- **Data**
##########

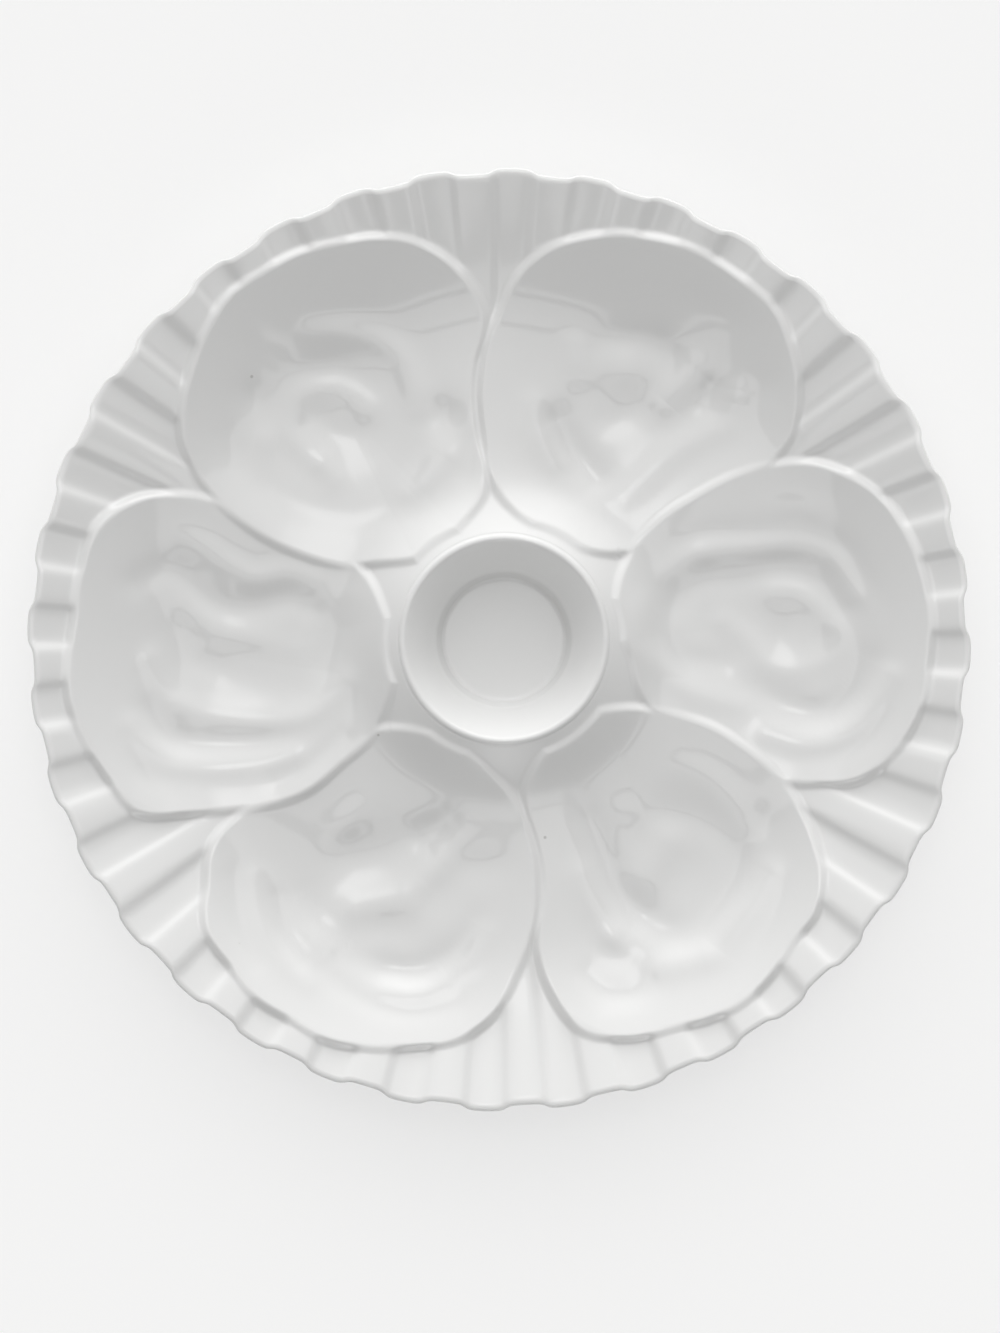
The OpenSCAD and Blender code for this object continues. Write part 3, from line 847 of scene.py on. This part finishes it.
@dataclass
class SauceCup:
    """Round cup in the middle: rounded crest, cone, short steep wall and flat floor.

    Angles are in degrees, from away from the cup's axis. The knee is where the wall turns soft
    into the cone, given by its steps from their meeting point.
    """

    form: PlateForm
    name: str = "sauce_cup"
    floor_r: float = 15.4 * MM
    floor_z: float = 6.5 * MM
    floor_round: float = 1.4 * MM
    wall_angle: float = -15
    knee: tuple[complex, complex] = (complex(-0.35, -0.9) * MM, complex(0.15, 0.35) * MM)
    crest_round: float = 1.2 * MM
    crest_angles: tuple[float, float] = (140, 20)
    steep_h: float = 4.5 * MM
    steep_w: float = 1.4 * MM
    rows: int = 12
    steps: int = 288
    sharp: float = math.radians(60)

    def section(self) -> list[complex]:
        """Section of the cup from its floor over the crest and back under the floor.

        Returns:
            Points of the section, radius + i height.
        """
        form, rows = self.form, self.rows
        wall_r = self.floor_r + self.floor_round
        cone_foot = complex(wall_r + self.steep_w, self.floor_z + self.steep_h)
        crest = complex(form.cup_r - self.crest_round / 2, form.cup_h - self.crest_round)
        crown = arc(crest, self.crest_round, *self.crest_angles)
        edge_z = float(form.base_height(np.array(form.cup_centre + form.cup_out_r)))
        return [
            *(complex(self.floor_r * i / rows, self.floor_z) for i in range(rows)),
            *arc(complex(self.floor_r, self.floor_z + self.floor_round), self.floor_round,
                 DOWN, self.wall_angle),
            *(cone_foot + step for step in self.knee),
            *(mix(cone_foot, crown[0], i / rows) for i in range(1, rows)),
            *crown,
            complex(form.cup_out_r, edge_z),
            complex(form.cup_out_r, edge_z - form.wall),
            cone_foot + complex(form.wall / 2, -form.wall),
            complex(wall_r, form.foot_h),
            complex(0, form.foot_h),
        ]

    def build(self) -> Object:
        """Turn the cup's section about the cup's own axis."""
        return spun(self.name + "_glazed", self.section(), self.form.cup_centre, self.steps,
                    self.sharp)


@dataclass
class FootRing:
    """Ring that the plate stands on, turned true and wiped clean of glaze."""

    form: PlateForm
    name: str = "foot_ring"
    width: float = 5 * MM
    rounding: float = 1 * MM
    arc_steps: int = 8
    steps: int = 320
    sharp: float = math.radians(50)

    def build(self) -> Object:
        """Turn the ring's section about the plate's axis.

        Returns:
            The ring.
        """
        inner = self.form.foot_r - self.width / 2
        outer = self.form.foot_r + self.width / 2
        r = self.rounding
        section = [
            complex(inner, self.form.foot_h),
            *arc(complex(inner + r, r), r, INWARD, DOWN, self.arc_steps),
            *arc(complex(outer - r, r), r, DOWN, OUTWARD, self.arc_steps),
            complex(outer, self.form.foot_h),
        ]
        return spun(self.name + "_turned", section, 0j, self.steps, self.sharp)


def linear(hex_colour: str) -> tuple[float, float, float, float]:
    """Turn an sRGB hex colour into the linear one that a shader takes, along sRGB's own curve."""
    channels = [int(hex_colour[i:i + 2], 16) / 255 for i in (0, 2, 4)]
    r, g, b = (c / 12.92 if c <= 0.04045 else ((c + 0.055) / 1.055) ** 2.4 for c in channels)
    return r, g, b, 1.0


def empty_tree(owner: Material | World) -> NodeTree:
    """Give a material or a world a node tree with nothing in it."""
    owner.use_nodes = True
    owner.node_tree.nodes.clear()
    return owner.node_tree


def add_node(tree: NodeTree, kind: str, feeds: dict[str | int, object] | None = None,
             **settings: object) -> Node:
    """Add a node with its settings and feed its inputs.

    Args:
        tree: The node tree to add to.
        kind: The node's type name, without the ShaderNode that it starts with.
        feeds: What each input takes: a value, a socket, or a node for its first output.
        **settings: Attributes of the node itself.

    Returns:
        The new node.
    """
    node = tree.nodes.new("ShaderNode" + kind)
    for key, value in settings.items():
        setattr(node, key, value)
    for key, feed in (feeds or {}).items():
        source = feed.outputs[0] if isinstance(feed, Node) else feed
        if isinstance(source, NodeSocket):
            tree.links.new(source, node.inputs[key])
        else:
            node.inputs[key].default_value = source
    return node


@dataclass(frozen=True)
class PorcelainGlaze:
    """Clear feldspar glaze, dipped and fired over white porcelain."""

    # Fired level and glossy, it mirrors the room sharply, bent only by slow waves. It pools in
    # the hollows, where it looks a shade cooler, and thins on the crests. Rare specks of iron
    # from the clay show through it.
    name: str = "porcelain_clear_glaze"
    crest: str = "F0F0EF"
    pooled: str = "EBEBEA"
    speck: str = "8E8A84"
    ior: float = 1.58
    roughness: float = 0.04
    gloss_shares: tuple[float, float] = (0.8, 1.25)
    low: float = 7 * MM
    high: float = 22 * MM
    wave_length: float = 11 * MM
    wave_depth: float = 0.03 * MM
    wave_detail: float = 1.5
    # The fine ripple is nearly nil, as a deeper one blurs the mirrored lines
    peel_length: float = 1.6 * MM
    peel_depth: float = 0.0008 * MM
    peel_detail: float = 2.0
    speck_cell: float = 34 * MM
    speck_r: float = 0.35 * MM
    speck_soft: float = 1.6
    speck_share: float = 0.4

    def build(self) -> Material:
        """Build the glaze from its height over the table, soft waves and rare specks.

        Returns:
            The glaze's material.
        """
        material = bpy.data.materials.new(self.name)
        add = partial(add_node, empty_tree(material))
        place = add("TexCoord").outputs["Object"]
        height = add("SeparateXYZ", {0: place}).outputs["Z"]
        thin = add("MapRange", {"Value": height, "From Min": self.low, "From Max": self.high},
                   interpolation_type="SMOOTHSTEP")
        body = add("Mix", {0: thin, 6: linear(self.pooled), 7: linear(self.crest)},
                   data_type="RGBA")
        cells = add("TexVoronoi",
                    {"Vector": place, "Scale": 1 / self.speck_cell, "Randomness": 1.0})
        radius = self.speck_r / self.speck_cell
        dot = add("MapRange", {"Value": cells.outputs["Distance"], "From Max": radius,
                               "From Min": radius * self.speck_soft, "To Max": self.speck_share})
        colour = add("Mix", {0: dot, 6: body.outputs[2], 7: linear(self.speck)},
                     data_type="RGBA")
        wave = add("TexNoise", {"Vector": place, "Scale": 1 / self.wave_length,
                                "Detail": self.wave_detail})
        peel = add("TexNoise", {"Vector": place, "Scale": 1 / self.peel_length,
                                "Detail": self.peel_detail})
        slow = add("Bump", {"Height": wave, "Strength": 1.0, "Distance": self.wave_depth})
        fine = add("Bump", {"Height": peel, "Normal": slow, "Strength": 1.0,
                            "Distance": self.peel_depth})
        sharp, soft = (self.roughness * share for share in self.gloss_shares)
        gloss = add("MapRange", {"Value": wave, "To Min": sharp, "To Max": soft})
        shader = add("BsdfPrincipled", {"Base Color": colour.outputs[2], "Roughness": gloss,
                                        "Normal": fine, "IOR": self.ior})
        add("OutputMaterial", {"Surface": shader})
        return material


@dataclass(frozen=True)
class BisqueFoot:
    """Bare fired porcelain of a foot that was wiped clean of glaze."""

    # Fired without glaze, it is matt, warm white and finely gritty
    name: str = "porcelain_bisque"
    bare: str = "E8E4DB"
    worn: str = "D6D0C4"
    ior: float = 1.5
    roughness: float = 0.7
    tone_length: float = 14 * MM
    tone_detail: float = 3.0
    # Real grit is too fine to show, so it is drawn coarser
    grit: float = 0.35 * MM
    grit_depth: float = 0.02 * MM
    grit_detail: float = 2.0

    def build(self) -> Material:
        """Build the bisque from fine grit and a slow change of tone.

        Returns:
            The bisque's material.
        """
        material = bpy.data.materials.new(self.name)
        add = partial(add_node, empty_tree(material))
        place = add("TexCoord").outputs["Object"]
        tone = add("TexNoise", {"Vector": place, "Scale": 1 / self.tone_length,
                                "Detail": self.tone_detail})
        colour = add("Mix", {0: tone, 6: linear(self.bare), 7: linear(self.worn)},
                     data_type="RGBA")
        grain = add("TexNoise", {"Vector": place, "Scale": 1 / self.grit,
                                 "Detail": self.grit_detail})
        bump = add("Bump", {"Height": grain, "Strength": 1.0, "Distance": self.grit_depth})
        shader = add("BsdfPrincipled", {"Base Color": colour.outputs[2], "Normal": bump,
                                        "Roughness": self.roughness, "IOR": self.ior})
        add("OutputMaterial", {"Surface": shader})
        return material


@dataclass(frozen=True)
class StudioFloor:
    """Seamless white paper: matt, and for the camera lit evenly up to its pale tone."""

    name: str = "studio_paper"
    paper: str = "EDEDEC"
    glow: float = 0.635
    shade_share: float = 0.42
    size: float = 4.0

    def material(self) -> Material:
        """Build the paper: plain for the object's light, and pale where the camera sees it.

        Returns:
            The paper's material.
        """
        material = bpy.data.materials.new(self.name)
        add = partial(add_node, empty_tree(material))
        path = add("LightPath").outputs
        seen = add("Math", {0: path["Is Camera Ray"], 1: path["Is Glossy Ray"]},
                   operation="MAXIMUM")
        white = linear(self.paper)
        dim = tuple(c * self.shade_share for c in white[:3]) + (1.0,)
        plain = add("BsdfDiffuse", {"Color": white})
        shaded = add("BsdfDiffuse", {"Color": dim})
        lit = add("Emission", {"Strength": self.glow})
        pale = add("AddShader", {0: shaded, 1: lit})
        chosen = add("MixShader", {0: seen, 1: plain, 2: pale})
        add("OutputMaterial", {"Surface": chosen})
        return material

    def build(self) -> None:
        """Lay the paper under the plate."""
        floor = add_primitive("studio_floor", bpy.ops.mesh.primitive_plane_add, size=self.size)
        floor.data.materials.append(self.material())


@dataclass(frozen=True)
class RoomLight:
    """Soft patch of light on the studio's walls or ceiling, straight ahead or behind.

    It leans from overhead towards the top of the photograph, or away from it if its lean is below
    zero, and fades out over its spread, the more suddenly the higher its edge.
    """

    lean: float
    spread: float
    radiance: float
    edge: float = 2.0

    def glow(self, tree: NodeTree, way: NodeSocket) -> Node:
        """Work out the patch's light from each direction.

        Args:
            tree: The world's node tree.
            way: The direction looked in.

        Returns:
            The node that gives the light from there.
        """
        add = partial(add_node, tree)
        middle = (0.0, math.sin(self.lean), math.cos(self.lean))
        facing = add("VectorMath", {0: way, 1: middle}, operation="DOT_PRODUCT")
        angle = add("Math", {0: facing.outputs["Value"]}, operation="ARCCOSINE")
        share = add("Math", {0: angle, 1: self.spread}, operation="DIVIDE")
        steep = add("Math", {0: share, 1: self.edge}, operation="POWER")
        loss = add("Math", {0: steep, 1: -1.0}, operation="MULTIPLY")
        fade = add("Math", {0: loss}, operation="EXPONENT")
        return add("Math", {0: fade, 1: self.radiance}, operation="MULTIPLY")


@dataclass(frozen=True)
class CeilingPanel:
    """Even white panel overhead, with a sharp near edge and dark seams.

    The glaze mirrors the edge and the seams as the thin winding lines in the wells. Places on
    it are shares of a unit dome, seen from straight above.
    """

    radiance: float = 0.85
    near_edge: float = -0.52
    far_fade: tuple[float, float] = (0.2, 0.7)
    half_width: float = 0.42
    soft: float = 0.03
    seams: tuple[float, ...] = (-0.45, -0.2)
    seam_half: float = 0.014
    seam_soft: float = 0.012

    def glow(self, tree: NodeTree, way: NodeSocket) -> Node:
        """Work out the panel's light from each direction.

        Args:
            tree: The world's node tree.
            way: The direction looked in.

        Returns:
            The node that gives the light from there.
        """
        add = partial(add_node, tree)
        place = add("SeparateXYZ", {0: way})
        ahead = place.outputs["Y"]
        across = add("Math", {0: place.outputs["X"]}, operation="ABSOLUTE")
        fades = [
            (ahead, self.near_edge, self.near_edge + self.soft),
            (ahead, self.far_fade[1], self.far_fade[0]),
            (across, self.half_width + self.soft, self.half_width),
        ]
        for seam in self.seams:
            off = add("Math", {0: ahead, 1: seam}, operation="SUBTRACT")
            distance = add("Math", {0: off}, operation="ABSOLUTE")
            fades.append((distance, self.seam_half, self.seam_half + self.seam_soft))
        total = self.radiance
        for value, dark, lit in fades:
            fade = add("MapRange", {"Value": value, "From Min": dark, "From Max": lit},
                       interpolation_type="SMOOTHSTEP")
            total = add("Math", {0: total, 1: fade}, operation="MULTIPLY")
        return total


@dataclass(frozen=True)
class Studio:
    """Plain white room lit from a wide window beyond the plate, and the camera over it."""

    lens_mm: float = 150.0
    film_mm: float = 36.0
    room: float = 0.01
    pale: float = 0.9
    white: tuple[float, float, float, float] = (1.0, 1.0, 1.0, 1.0)
    lights: tuple[RoomLight | CeilingPanel, ...] = (
        RoomLight(math.radians(96), math.radians(56), 3.2),
        RoomLight(math.radians(-72), math.radians(15), 2.9),
        RoomLight(math.radians(20), math.radians(8), 1.7, 4.0),
        CeilingPanel(),
    )

    def light(self) -> None:
        """Light the room softly, and keep it pale where the camera sees it."""
        world = bpy.data.worlds.new("studio_room")
        bpy.context.scene.world = world
        tree = empty_tree(world)
        add = partial(add_node, tree)
        way = add("TexCoord").outputs["Generated"]
        total = self.room
        for patch in self.lights:
            total = add("Math", {0: total, 1: patch.glow(tree, way)}, operation="ADD")
        room = add("Background", {"Strength": total, "Color": self.white})
        seen = add("Background", {"Strength": self.pale, "Color": self.white})
        camera_ray = add("LightPath").outputs["Is Camera Ray"]
        chosen = add("MixShader", {0: camera_ray, 1: room, 2: seen})
        add("OutputWorld", {"Surface": chosen})

    def aim_camera(self, form: PlateForm) -> None:
        """Hang the camera straight over the plate, framed as in the photograph.

        Args:
            form: The plate's form, for its height.
        """
        data = bpy.data.cameras.new("photo_camera")
        data.lens = self.lens_mm
        data.sensor_fit = "VERTICAL"
        data.sensor_height = self.film_mm
        camera = bpy.data.objects.new("photo_camera", data)
        bpy.context.scene.collection.objects.link(camera)
        middle = PHOTO.place(PHOTO.frame_px[0] / 2, PHOTO.frame_px[1] / 2)
        away = PHOTO.frame_px[1] * PHOTO.pixel * self.lens_mm / self.film_mm
        camera.location = (middle.real, middle.imag, form.rim_h + away)
        bpy.context.scene.camera = camera


def finish_piece(piece: Object, node: str, material: Material) -> None:
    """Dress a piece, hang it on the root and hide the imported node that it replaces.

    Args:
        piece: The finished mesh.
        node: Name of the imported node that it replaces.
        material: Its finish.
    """
    piece.data.materials.append(material)
    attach(piece, "root")
    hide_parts(node)
    piece.data.calc_loop_triangles()
    log.info("%s: %d triangles", piece.name, len(piece.data.loop_triangles))


def main() -> None:
    """Build the plate's regions in order, dress them and set up the studio."""
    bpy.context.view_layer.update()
    bpy.context.scene.view_settings.view_transform = "Standard"
    plain = PlateForm()
    form = PlateForm(wells=photographed_wells(plain.ring_r))
    glaze = PorcelainGlaze().build()
    bisque = BisqueFoot().build()
    wells = [OysterWell(form, k) for k in range(len(form.wells))]
    for part in [FlutedRim(form), *wells, CupCollar(form), SauceCup(form)]:
        finish_piece(part.build(), part.name, glaze)
    foot = FootRing(form)
    finish_piece(foot.build(), foot.name, bisque)
    StudioFloor().build()
    studio = Studio()
    studio.light()
    studio.aim_camera(form)


if __name__ == "__main__":
    main()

##########

- **Instructions to follow**
Lines from the beginning of the data above through the line containing "under the floor." are to be returned exactly, and no others.

- **Response to this task**
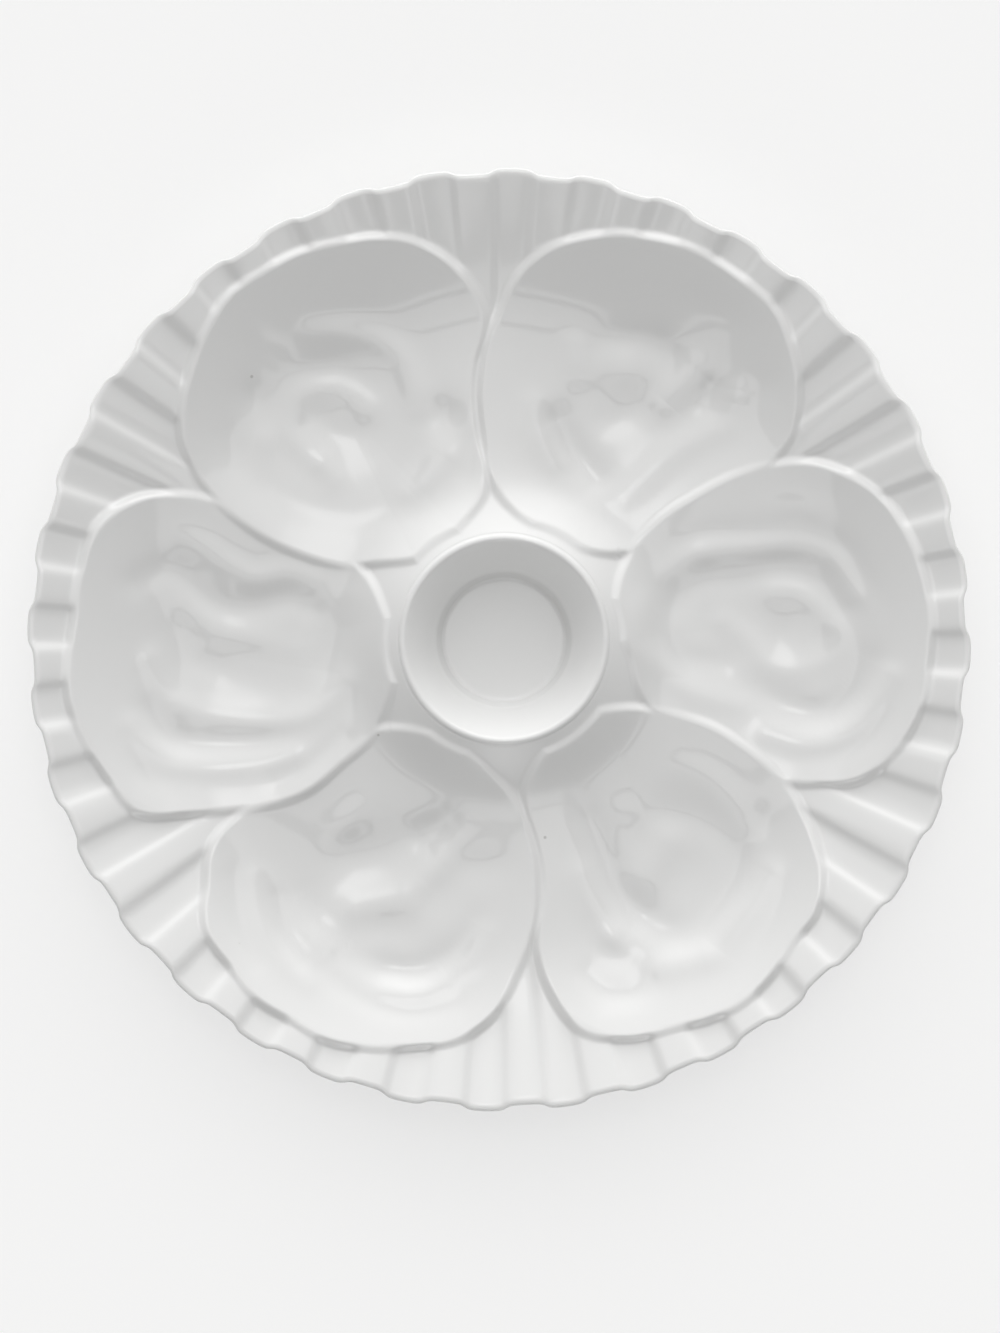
The OpenSCAD and Blender code for this object continues. Write part 3, from line 847 of scene.py on. This part finishes it.
@dataclass
class SauceCup:
    """Round cup in the middle: rounded crest, cone, short steep wall and flat floor.

    Angles are in degrees, from away from the cup's axis. The knee is where the wall turns soft
    into the cone, given by its steps from their meeting point.
    """

    form: PlateForm
    name: str = "sauce_cup"
    floor_r: float = 15.4 * MM
    floor_z: float = 6.5 * MM
    floor_round: float = 1.4 * MM
    wall_angle: float = -15
    knee: tuple[complex, complex] = (complex(-0.35, -0.9) * MM, complex(0.15, 0.35) * MM)
    crest_round: float = 1.2 * MM
    crest_angles: tuple[float, float] = (140, 20)
    steep_h: float = 4.5 * MM
    steep_w: float = 1.4 * MM
    rows: int = 12
    steps: int = 288
    sharp: float = math.radians(60)

    def section(self) -> list[complex]:
        """Section of the cup from its floor over the crest and back under the floor.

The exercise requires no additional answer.